At the end of two hours, not only does the effusive and erudite Pedro earn his 10 Euro tuk tuk bonus which we negotiated at the train station, but I crumble in kindness and gratitude and give him – the full 60 Euro which he originally asked for. Pussy Trules.
The next day, we break our Istanbulian promise to ourselves to “never leave another capital to rush around the entire country in a week”, and somewhat reluctantly, we leave Lisboa to… “hit the road”.
But not by tour bus this time. Rather by… rental car.
Much better, more comfortable and convenient… and perhaps not even a break of our Turkish vow. Technically speaking. Right?

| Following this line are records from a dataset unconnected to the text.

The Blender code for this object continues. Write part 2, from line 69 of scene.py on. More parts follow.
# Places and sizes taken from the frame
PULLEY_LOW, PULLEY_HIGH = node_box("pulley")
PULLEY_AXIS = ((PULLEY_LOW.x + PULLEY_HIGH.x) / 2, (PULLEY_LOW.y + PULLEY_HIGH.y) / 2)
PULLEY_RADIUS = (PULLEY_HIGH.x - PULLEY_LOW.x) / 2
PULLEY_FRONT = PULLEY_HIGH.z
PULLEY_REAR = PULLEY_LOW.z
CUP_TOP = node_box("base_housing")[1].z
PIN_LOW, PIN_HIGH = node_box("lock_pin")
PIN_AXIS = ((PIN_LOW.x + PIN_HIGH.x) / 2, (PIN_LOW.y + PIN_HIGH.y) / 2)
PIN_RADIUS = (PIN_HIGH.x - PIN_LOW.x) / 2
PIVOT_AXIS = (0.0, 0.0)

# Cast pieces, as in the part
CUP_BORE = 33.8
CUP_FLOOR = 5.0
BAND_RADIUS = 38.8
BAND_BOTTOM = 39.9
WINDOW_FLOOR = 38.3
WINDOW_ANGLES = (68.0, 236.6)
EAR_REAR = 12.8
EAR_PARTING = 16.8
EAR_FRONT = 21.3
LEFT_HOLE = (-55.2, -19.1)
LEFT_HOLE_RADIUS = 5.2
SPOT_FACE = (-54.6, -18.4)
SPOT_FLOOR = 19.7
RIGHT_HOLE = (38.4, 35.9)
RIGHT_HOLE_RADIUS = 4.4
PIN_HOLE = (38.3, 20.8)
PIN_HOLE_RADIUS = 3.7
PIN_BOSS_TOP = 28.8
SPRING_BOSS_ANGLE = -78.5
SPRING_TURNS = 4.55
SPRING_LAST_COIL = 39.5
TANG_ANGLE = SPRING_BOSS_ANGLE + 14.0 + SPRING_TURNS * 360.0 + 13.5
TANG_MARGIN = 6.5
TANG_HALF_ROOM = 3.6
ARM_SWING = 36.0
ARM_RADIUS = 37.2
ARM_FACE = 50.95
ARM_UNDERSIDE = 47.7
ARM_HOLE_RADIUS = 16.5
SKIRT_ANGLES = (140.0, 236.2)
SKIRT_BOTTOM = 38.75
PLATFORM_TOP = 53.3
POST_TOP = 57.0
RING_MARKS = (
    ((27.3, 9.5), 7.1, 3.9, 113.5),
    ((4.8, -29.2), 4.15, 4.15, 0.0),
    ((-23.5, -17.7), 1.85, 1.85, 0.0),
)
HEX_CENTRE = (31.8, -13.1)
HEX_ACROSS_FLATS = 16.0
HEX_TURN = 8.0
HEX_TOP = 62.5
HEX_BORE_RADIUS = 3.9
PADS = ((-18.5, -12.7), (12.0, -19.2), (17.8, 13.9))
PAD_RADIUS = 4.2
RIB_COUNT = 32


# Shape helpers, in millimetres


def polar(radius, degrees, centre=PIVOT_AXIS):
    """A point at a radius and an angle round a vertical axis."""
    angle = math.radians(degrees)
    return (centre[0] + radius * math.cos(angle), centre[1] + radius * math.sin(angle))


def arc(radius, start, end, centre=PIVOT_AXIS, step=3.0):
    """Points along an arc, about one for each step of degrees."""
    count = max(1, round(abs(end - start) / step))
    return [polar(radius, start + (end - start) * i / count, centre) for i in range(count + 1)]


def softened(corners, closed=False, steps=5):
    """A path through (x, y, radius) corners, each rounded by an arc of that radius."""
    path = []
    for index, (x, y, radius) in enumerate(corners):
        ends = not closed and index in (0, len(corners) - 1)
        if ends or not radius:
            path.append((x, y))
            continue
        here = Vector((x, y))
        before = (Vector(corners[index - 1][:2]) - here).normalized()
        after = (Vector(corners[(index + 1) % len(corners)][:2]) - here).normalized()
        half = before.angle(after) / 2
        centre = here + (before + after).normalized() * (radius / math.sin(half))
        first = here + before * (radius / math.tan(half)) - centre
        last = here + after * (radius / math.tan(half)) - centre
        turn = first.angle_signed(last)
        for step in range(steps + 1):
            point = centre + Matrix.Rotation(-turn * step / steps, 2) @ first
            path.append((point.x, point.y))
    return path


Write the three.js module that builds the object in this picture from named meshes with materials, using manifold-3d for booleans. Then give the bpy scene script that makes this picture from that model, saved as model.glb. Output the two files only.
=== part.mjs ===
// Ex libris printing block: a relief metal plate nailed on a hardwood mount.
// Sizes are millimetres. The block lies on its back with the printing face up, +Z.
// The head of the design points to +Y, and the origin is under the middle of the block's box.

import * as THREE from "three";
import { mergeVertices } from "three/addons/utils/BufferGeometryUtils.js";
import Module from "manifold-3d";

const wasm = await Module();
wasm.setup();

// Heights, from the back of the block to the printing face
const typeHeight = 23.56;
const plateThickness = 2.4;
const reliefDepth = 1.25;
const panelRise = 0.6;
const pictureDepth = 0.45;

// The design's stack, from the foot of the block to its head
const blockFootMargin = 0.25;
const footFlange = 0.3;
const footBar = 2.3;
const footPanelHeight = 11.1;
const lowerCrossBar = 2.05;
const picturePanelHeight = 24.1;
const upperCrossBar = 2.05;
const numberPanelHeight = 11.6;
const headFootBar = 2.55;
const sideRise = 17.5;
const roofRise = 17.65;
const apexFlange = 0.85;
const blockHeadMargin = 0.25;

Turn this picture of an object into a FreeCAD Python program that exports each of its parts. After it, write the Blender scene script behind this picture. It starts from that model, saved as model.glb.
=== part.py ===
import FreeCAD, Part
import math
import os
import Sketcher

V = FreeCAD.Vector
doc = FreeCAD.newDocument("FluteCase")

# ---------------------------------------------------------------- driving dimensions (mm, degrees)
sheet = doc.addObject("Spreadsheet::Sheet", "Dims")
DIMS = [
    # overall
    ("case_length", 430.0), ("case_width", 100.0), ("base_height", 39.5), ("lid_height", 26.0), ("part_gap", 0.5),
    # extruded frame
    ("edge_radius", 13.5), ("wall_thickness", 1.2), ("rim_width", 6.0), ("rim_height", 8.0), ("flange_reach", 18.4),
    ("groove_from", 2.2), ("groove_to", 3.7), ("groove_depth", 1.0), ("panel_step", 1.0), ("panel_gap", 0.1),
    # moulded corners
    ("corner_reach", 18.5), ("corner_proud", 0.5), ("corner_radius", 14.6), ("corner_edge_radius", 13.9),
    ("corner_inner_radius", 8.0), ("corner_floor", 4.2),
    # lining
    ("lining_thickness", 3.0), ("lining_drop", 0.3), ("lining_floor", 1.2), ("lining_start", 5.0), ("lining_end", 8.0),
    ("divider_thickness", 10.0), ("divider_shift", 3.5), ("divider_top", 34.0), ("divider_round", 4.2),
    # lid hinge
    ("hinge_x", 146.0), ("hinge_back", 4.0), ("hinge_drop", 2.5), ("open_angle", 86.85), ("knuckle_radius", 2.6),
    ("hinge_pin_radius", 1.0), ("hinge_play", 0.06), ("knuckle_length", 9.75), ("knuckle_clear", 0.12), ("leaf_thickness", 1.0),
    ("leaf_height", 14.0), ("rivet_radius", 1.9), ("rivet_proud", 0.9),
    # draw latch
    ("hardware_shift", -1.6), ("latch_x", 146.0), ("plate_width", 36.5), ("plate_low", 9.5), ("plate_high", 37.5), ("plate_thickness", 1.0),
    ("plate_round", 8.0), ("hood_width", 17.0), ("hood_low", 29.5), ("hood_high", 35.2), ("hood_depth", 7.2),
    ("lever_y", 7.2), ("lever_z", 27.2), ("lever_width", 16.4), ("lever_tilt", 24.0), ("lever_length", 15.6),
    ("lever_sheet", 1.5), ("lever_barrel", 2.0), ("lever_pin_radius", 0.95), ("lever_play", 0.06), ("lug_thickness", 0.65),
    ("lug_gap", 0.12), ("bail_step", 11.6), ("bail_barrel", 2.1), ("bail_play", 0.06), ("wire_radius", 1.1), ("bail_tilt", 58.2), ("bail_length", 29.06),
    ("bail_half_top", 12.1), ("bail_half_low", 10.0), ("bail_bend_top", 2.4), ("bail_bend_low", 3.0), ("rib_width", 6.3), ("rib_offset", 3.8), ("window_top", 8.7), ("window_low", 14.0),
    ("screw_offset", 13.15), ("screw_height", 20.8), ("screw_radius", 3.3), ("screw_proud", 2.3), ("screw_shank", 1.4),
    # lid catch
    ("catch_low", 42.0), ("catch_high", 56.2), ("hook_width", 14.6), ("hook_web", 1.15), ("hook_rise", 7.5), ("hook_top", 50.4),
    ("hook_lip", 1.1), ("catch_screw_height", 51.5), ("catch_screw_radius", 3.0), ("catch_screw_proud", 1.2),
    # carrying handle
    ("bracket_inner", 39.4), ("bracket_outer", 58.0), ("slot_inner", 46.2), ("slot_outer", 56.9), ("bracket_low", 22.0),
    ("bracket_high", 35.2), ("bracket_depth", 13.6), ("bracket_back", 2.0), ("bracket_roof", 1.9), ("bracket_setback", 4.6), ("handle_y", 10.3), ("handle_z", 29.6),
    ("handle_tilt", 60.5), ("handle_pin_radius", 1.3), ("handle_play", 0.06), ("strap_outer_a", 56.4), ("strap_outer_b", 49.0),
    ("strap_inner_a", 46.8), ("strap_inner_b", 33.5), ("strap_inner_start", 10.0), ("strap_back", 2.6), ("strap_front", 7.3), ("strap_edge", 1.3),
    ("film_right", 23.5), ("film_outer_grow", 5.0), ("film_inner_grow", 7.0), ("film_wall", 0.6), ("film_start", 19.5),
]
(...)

However, the minute we hit the toll road out of Lisbon towards our first stop of the week, the old Moorish town of Evora, only about three hours due east, just as we drive over the Tagus River bridge, the Iberian Heavens decide to punish us with a deluge of rain.
The car seems to slide every time we change lanes. Makes me very nervous.
We switch drivers. Steadfast and impervious Surya takes over at the wheel, as I move to the passenger seat, hooking up the car’s Bluetooth player to my iPhone, looking out the windows teeming with rain, happily listening to my fado music mix, full of sweet and beautiful saudade.
But hey,
I guess it’s more than time to wrap up.
Just know that we get completely soaked in Evora, as sometimes one must, improvising a tour of a foreign country. We stay in a beautiful UNESCO-restored apartment, of course within the inner city’s stone walls, where also, of course, there is no tourist parking.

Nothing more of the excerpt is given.